Transport technology and vehicle telematics company Eroad had one of the biggest falls on the index today, dropping 4.6% to $1.67.
The company announced to the NZX this morning that Mark Heine had been named permanent chief executive for Eroad after nearly three months as acting CEO.
Heine, who has been with the company since 2015 and previously held the role of executive vice-president general counsel, picked up the acting CEO position following the abrupt resignation of previous chief executive Steve Newman in April.
The company’s share price had closed at $1.75 yesterday – its lowest closing price since mid-2017. So today’s share price marks another new low.
Low energy
On the energy front, all energy stocks declined across the board.

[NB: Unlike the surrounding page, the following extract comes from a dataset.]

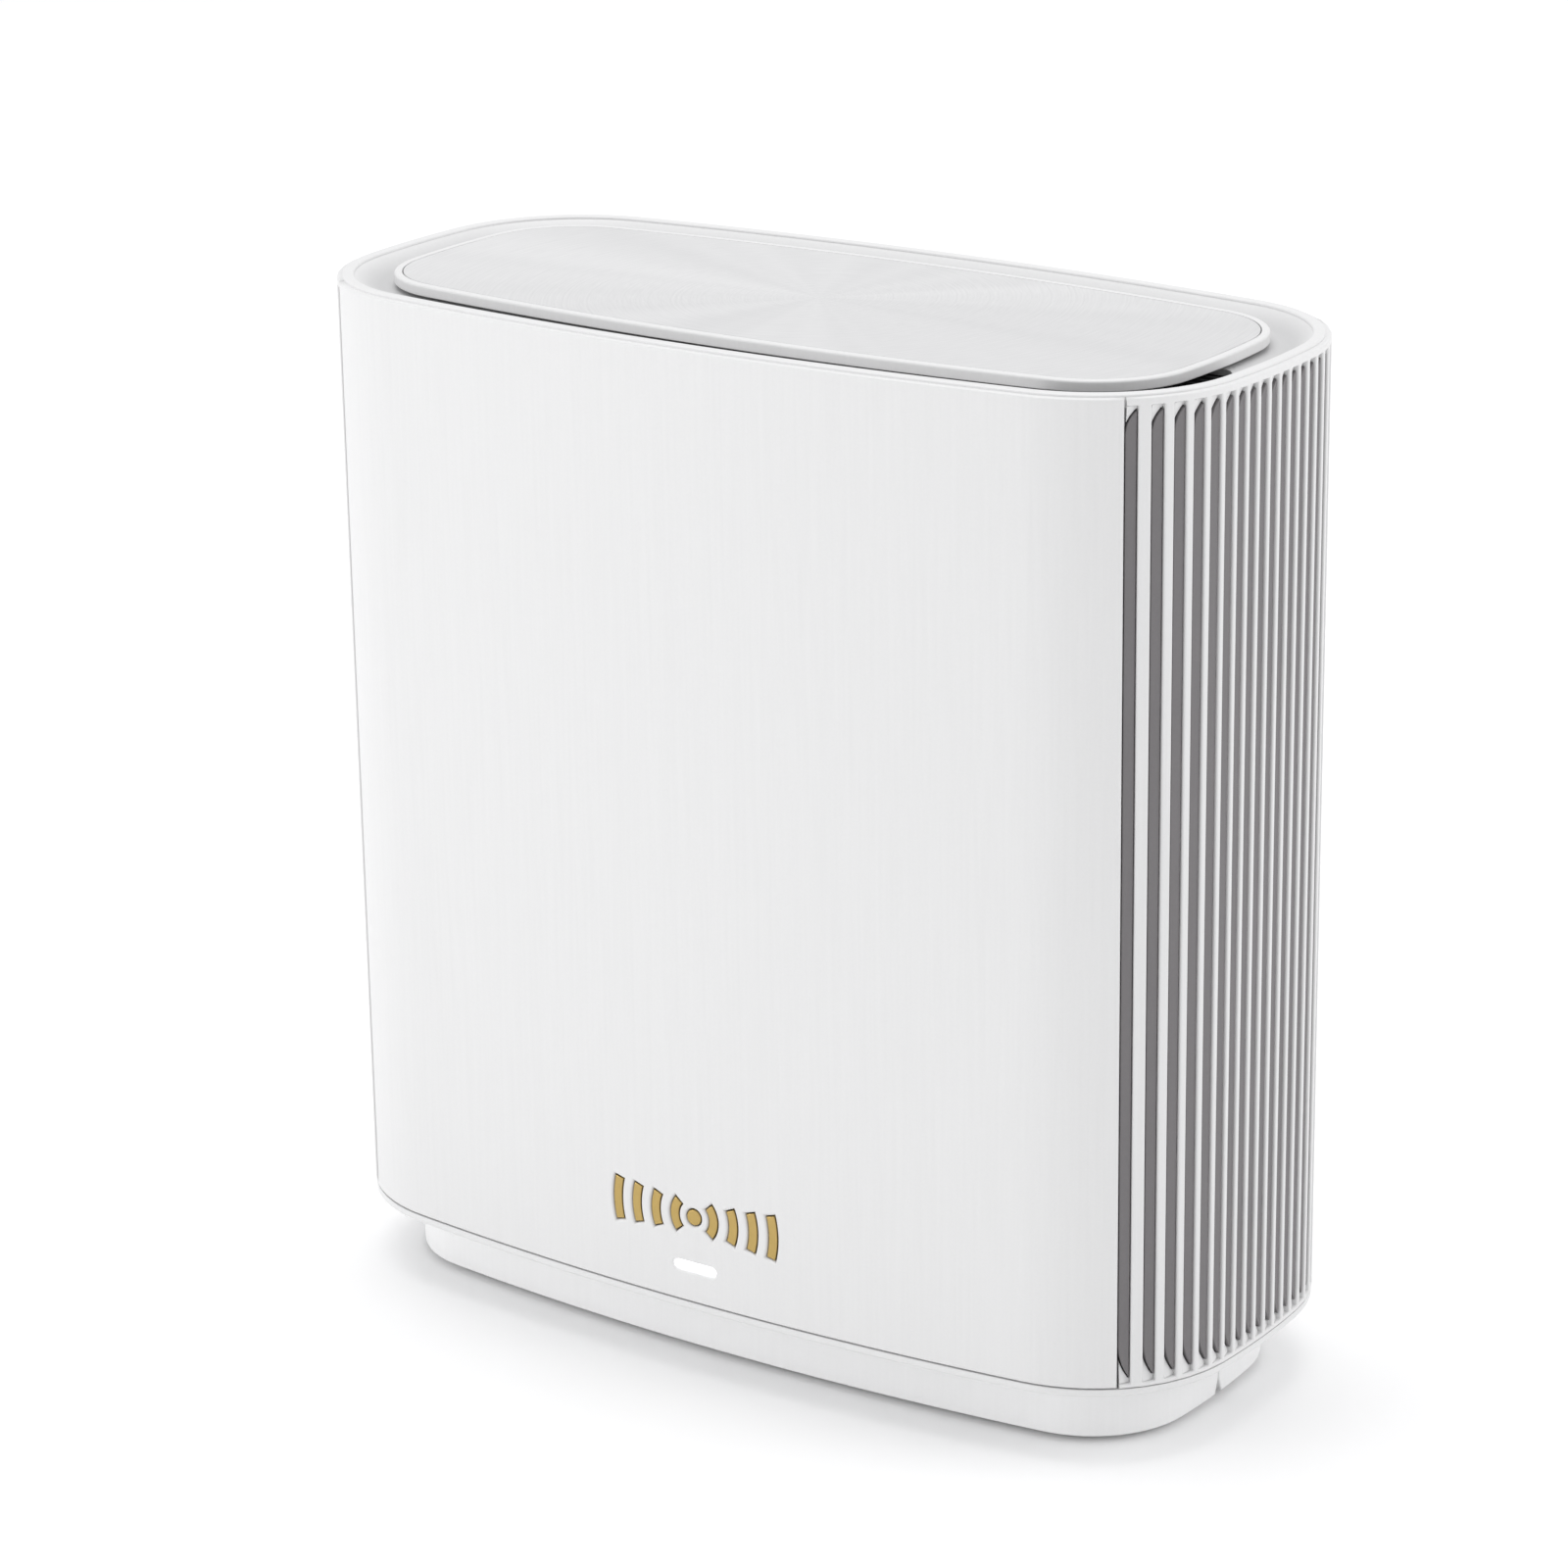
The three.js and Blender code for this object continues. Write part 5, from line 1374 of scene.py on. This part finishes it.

Meridian Energy shares were down 0.11% to $4.37 and Manawa Energy was down 0.17% to $5.99.
Meridian told the NZX this morning that it “welcomed” the High Court’s decision to dismiss the legal challenges of Manawa Energy and others to the Electricity Authority’s new Transmission Pricing Methodology (TPM) guidelines.
Manawa Energy told the NZX in a separate announcement that the company was “disappointed” but stood by its decision to seek the judicial review.
Genesis Energy was also down 1.2% to $2.57 and Contact Energy fell 2.4% to $7.24.
All banking stocks had a good day, with ANZ Bank up 2.6% to $24.25, Westpac up 2% to $21.57 and Heartland Group up 1.9% to $1.95.
Logistics and transport company Mainfreight was up 0.18% to $68.18 and Fletcher Building shares were up 3.6% to $4.84.
Smith said Fletcher Buildings had faced some “misaligned” criticism over the plasterboard shortage NZ is currently facing.
Winstone Wallboards, the Fletcher Buildings subsidiary that makes up about 95% of the plasterboard market with its Gib product, hasn’t been able to keep up with demand, which has created frustration across the building industry and beyond.
“It’s been all over the news today about how the leadership needs to be held to account over the Gib shortage but I think the reality is that it's a bit of a beat-up,” Smith said.
“They can only produce to the extent that they have the capacity for.”
Earlier today, minister for building and construction Megan Woods announced a new ministerial taskforce will look at what can be done to ease plasterboard shortages – including the potential for legislative or regulatory change.
CMC markets analyst Tina Teng said in a note this morning that crude oil prices had eased losses on Monday, following a sharp selloff last week.
She said the “recent rebound” of fuel demands in China and the increasing consumption of fuel in the summer season could “cushion the price drop” that had previously been sparked by recession fears.
“On top of the tight supply of crude, a lack of refineries is another major issue for the oil markets,” she said.
Australian transport fuels company Ampol shares were down 3.5% to $38.26 today.
ASB economist Nathaniel Keall said the bank expected dairy prices to go up after the global dairy trade auction overnight, which would signal “upside risk” to their $9.20 per kgMS milk price forecast for the 2022/23 season.
“For any central bankers looking for a career change, moving to NZ and milking cows could be a go-er,” he said.
Fonterra Shareholders' Fund shares were up 1.3% to $3.14 and A2 Milk also rose 3.3% to $4.76.
The NZ dollar was trading at 63.39 US cents at 3pm in Wellington, down from 63.27 cents yesterday. The trade-weighted index was at 71.34, from 71.21 yesterday.